## Task details
Each line of the material below should be reproduced exactly.

— Begin —

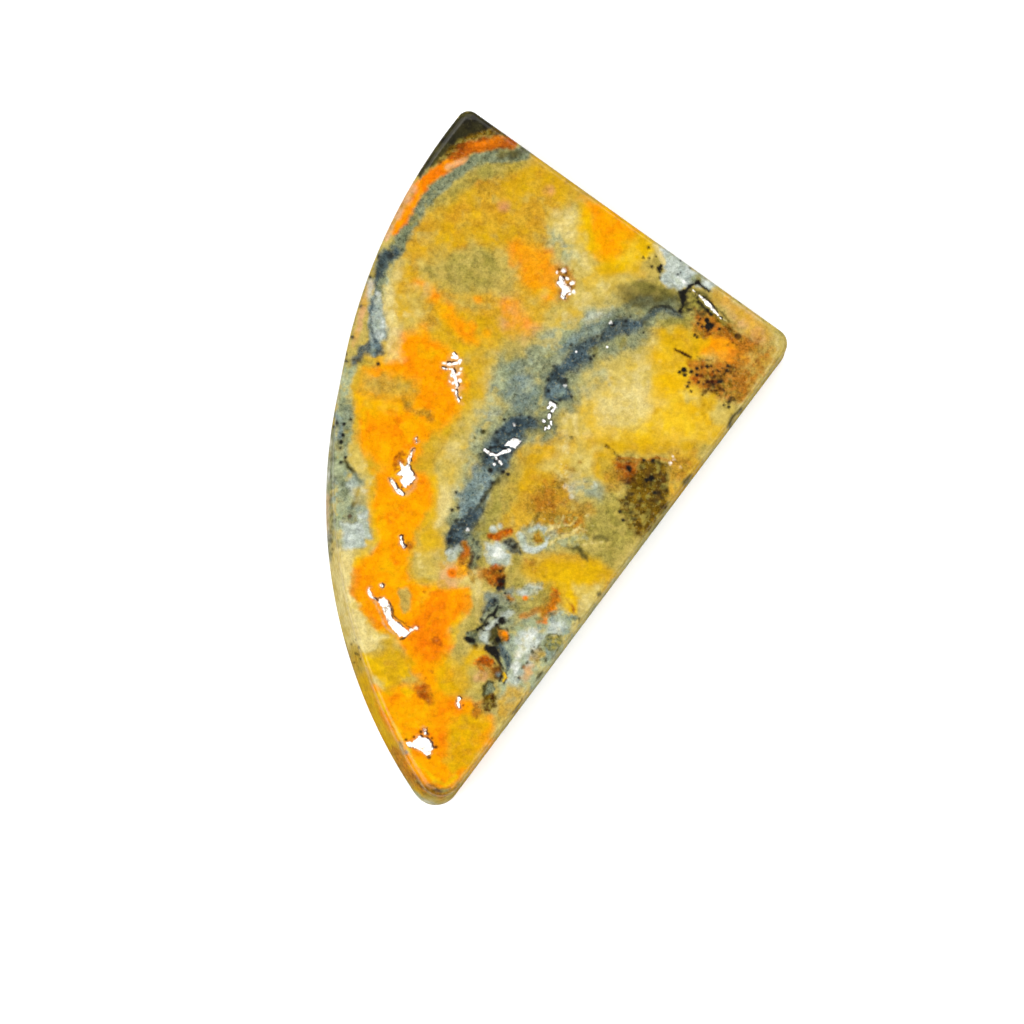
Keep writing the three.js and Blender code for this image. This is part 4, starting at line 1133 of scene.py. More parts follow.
PITS = (
    Pit("bent slot", 0.42, (
        hollow(379, 599, 384, 598, 388, 601, 390, 607, 391, 613, 392, 618, 397, 622, 402, 626, 406, 630,
            410, 632, 405, 636, 400, 637, 395, 632, 390, 626, 386, 619, 384, 612, 381, 606, 378, 602),
        tapered(369, 588, 0.7, 369, 592, 1.5, 372, 597, 0.7, 377, 601, 0.8),
        groove(1.3, 410, 630, 416, 628),
        groove(1, 381, 585, 382, 586),
    )),
    Pit("cavity near the tip", 0.42, (
        hollow(404, 745, 409, 742, 413, 742, 416, 739, 418, 736, 422, 737, 426, 738, 432, 743, 433, 748,
            430, 754, 427, 756, 423, 752, 417, 749, 411, 747, 405, 749),
        groove(1.6, 402, 748, 406, 746),
        groove(1.3, 424, 729, 425, 733),
    )),
    Pit("cavity at the middle of the curved side", 0.42, (
        hollow(400, 462, 404, 467, 409, 463, 412, 471, 416, 478, 411, 483, 405, 488, 400, 481, 403, 476,
            397, 474, 401, 470),
        groove(1.7, 391, 480, 396, 489, 402, 494),
        tapered(409, 463, 1.3, 409, 458, 1.3, 413, 450, 0.9),
        groove(0.7, 416, 438, 416.5, 442),
    )),
    Pit("oval cavity below the upper side", 0.38, (
        hollow(560, 275, 564, 279, 563, 285, 570, 287, 570, 291, 566, 294, 564, 299, 560, 297, 562, 290,
            557, 284),
    )),
    Pit("sugary patch", 0.16, (
        groove(1.4, 454, 354, 456, 356),
        groove(1.1, 448, 364, 457, 363),
        groove(0.9, 443, 368, 447, 369),
        groove(1.5, 452, 369, 455, 378),
        groove(1.1, 455, 381, 457, 386),
        groove(0.5, 456, 391, 456, 394, 459, 402),
    )),
    Pit("forked crevice in the dark vein", 0.30, (
        hollow(504, 446, 509, 441, 514, 438, 521, 441, 515, 448, 509, 446),
        groove(1.4, 510, 450, 503, 452, 497, 455, 491, 454, 485, 450),
        groove(1, 495, 456, 498, 460, 502, 464),
    ), Tone.SLATE, Tone.INK),
    Pit("crystals in the dark vein", 0.22, (
        groove(1.5, 549, 408, 551, 403, 555, 407, 552, 411),
        groove(1.4, 549, 415, 549, 417),
        groove(1.1, 543, 420, 544, 421),
        groove(1.1, 549, 426, 549, 428),
        groove(1, 545, 428, 545, 429),
        groove(1, 551, 422, 551, 424),
    ), Tone.SLATE, Tone.INK),
    Pit("seam beside the square corner", 0.26, (
        tapered(693, 290, 0.2, 698, 294, 0.4, 702, 298, 1.2, 707, 303, 1.9, 712, 308, 1.6, 716, 313, 0.8,
            722, 320, 0.2),
    ), Tone.OLIVE, Tone.INK),
    Pit("small pit on the orange band", 0.18, (
        groove(1.2, 401, 537, 401.5, 543, 404, 547),
    )),
    Pit("pinhole above the tip", 0.22, (
        tapered(459, 699, 1.5, 458, 703, 1.1, 459, 707, 1.3),
    )),
)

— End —

## Solution
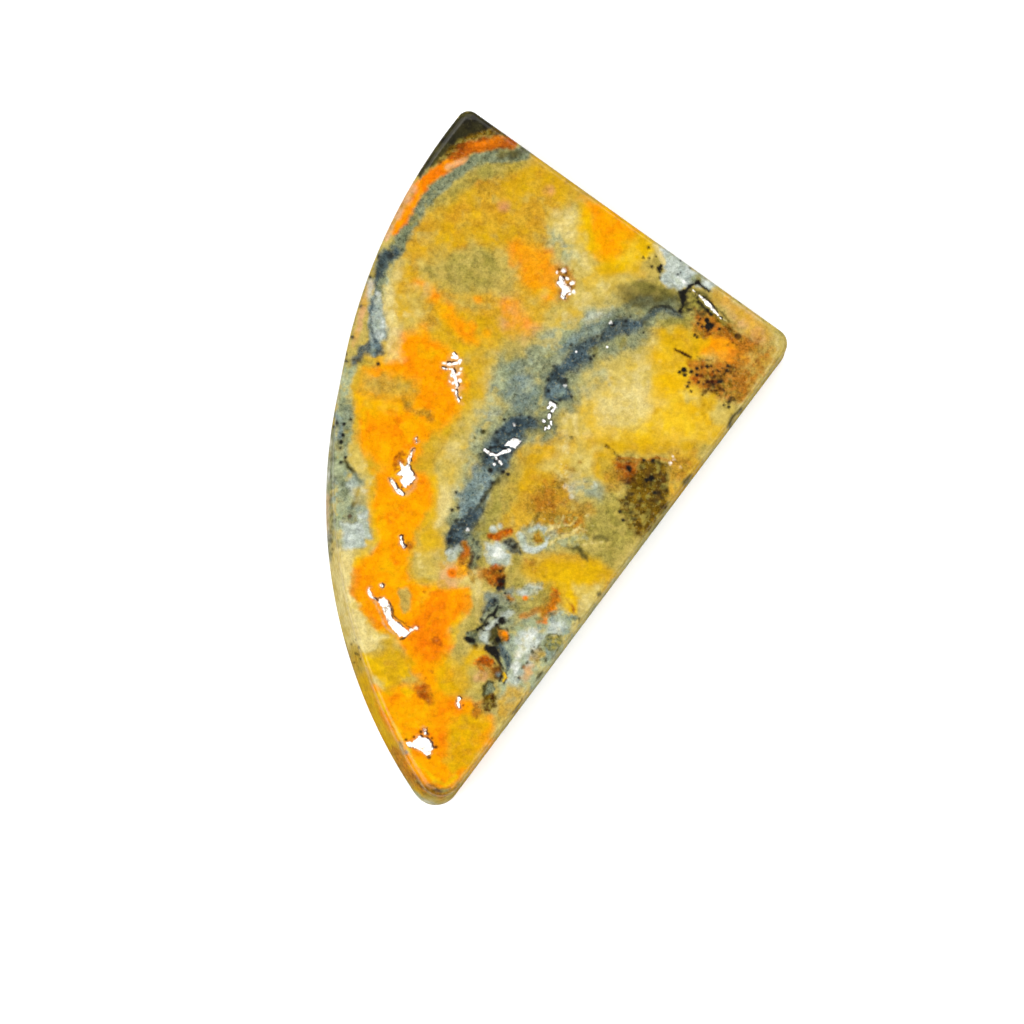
Keep writing the three.js and Blender code for this image. This is part 4, starting at line 1133 of scene.py. More parts follow.
PITS = (
    Pit("bent slot", 0.42, (
        hollow(379, 599, 384, 598, 388, 601, 390, 607, 391, 613, 392, 618, 397, 622, 402, 626, 406, 630,
            410, 632, 405, 636, 400, 637, 395, 632, 390, 626, 386, 619, 384, 612, 381, 606, 378, 602),
        tapered(369, 588, 0.7, 369, 592, 1.5, 372, 597, 0.7, 377, 601, 0.8),
        groove(1.3, 410, 630, 416, 628),
        groove(1, 381, 585, 382, 586),
    )),
    Pit("cavity near the tip", 0.42, (
        hollow(404, 745, 409, 742, 413, 742, 416, 739, 418, 736, 422, 737, 426, 738, 432, 743, 433, 748,
            430, 754, 427, 756, 423, 752, 417, 749, 411, 747, 405, 749),
        groove(1.6, 402, 748, 406, 746),
        groove(1.3, 424, 729, 425, 733),
    )),
    Pit("cavity at the middle of the curved side", 0.42, (
        hollow(400, 462, 404, 467, 409, 463, 412, 471, 416, 478, 411, 483, 405, 488, 400, 481, 403, 476,
            397, 474, 401, 470),
        groove(1.7, 391, 480, 396, 489, 402, 494),
        tapered(409, 463, 1.3, 409, 458, 1.3, 413, 450, 0.9),
        groove(0.7, 416, 438, 416.5, 442),
    )),
    Pit("oval cavity below the upper side", 0.38, (
        hollow(560, 275, 564, 279, 563, 285, 570, 287, 570, 291, 566, 294, 564, 299, 560, 297, 562, 290,
            557, 284),
    )),
    Pit("sugary patch", 0.16, (
        groove(1.4, 454, 354, 456, 356),
        groove(1.1, 448, 364, 457, 363),
        groove(0.9, 443, 368, 447, 369),
        groove(1.5, 452, 369, 455, 378),
        groove(1.1, 455, 381, 457, 386),
        groove(0.5, 456, 391, 456, 394, 459, 402),
    )),
    Pit("forked crevice in the dark vein", 0.30, (
        hollow(504, 446, 509, 441, 514, 438, 521, 441, 515, 448, 509, 446),
        groove(1.4, 510, 450, 503, 452, 497, 455, 491, 454, 485, 450),
        groove(1, 495, 456, 498, 460, 502, 464),
    ), Tone.SLATE, Tone.INK),
    Pit("crystals in the dark vein", 0.22, (
        groove(1.5, 549, 408, 551, 403, 555, 407, 552, 411),
        groove(1.4, 549, 415, 549, 417),
        groove(1.1, 543, 420, 544, 421),
        groove(1.1, 549, 426, 549, 428),
        groove(1, 545, 428, 545, 429),
        groove(1, 551, 422, 551, 424),
    ), Tone.SLATE, Tone.INK),
    Pit("seam beside the square corner", 0.26, (
        tapered(693, 290, 0.2, 698, 294, 0.4, 702, 298, 1.2, 707, 303, 1.9, 712, 308, 1.6, 716, 313, 0.8,
            722, 320, 0.2),
    ), Tone.OLIVE, Tone.INK),
    Pit("small pit on the orange band", 0.18, (
        groove(1.2, 401, 537, 401.5, 543, 404, 547),
    )),
    Pit("pinhole above the tip", 0.22, (
        tapered(459, 699, 1.5, 458, 703, 1.1, 459, 707, 1.3),
    )),
)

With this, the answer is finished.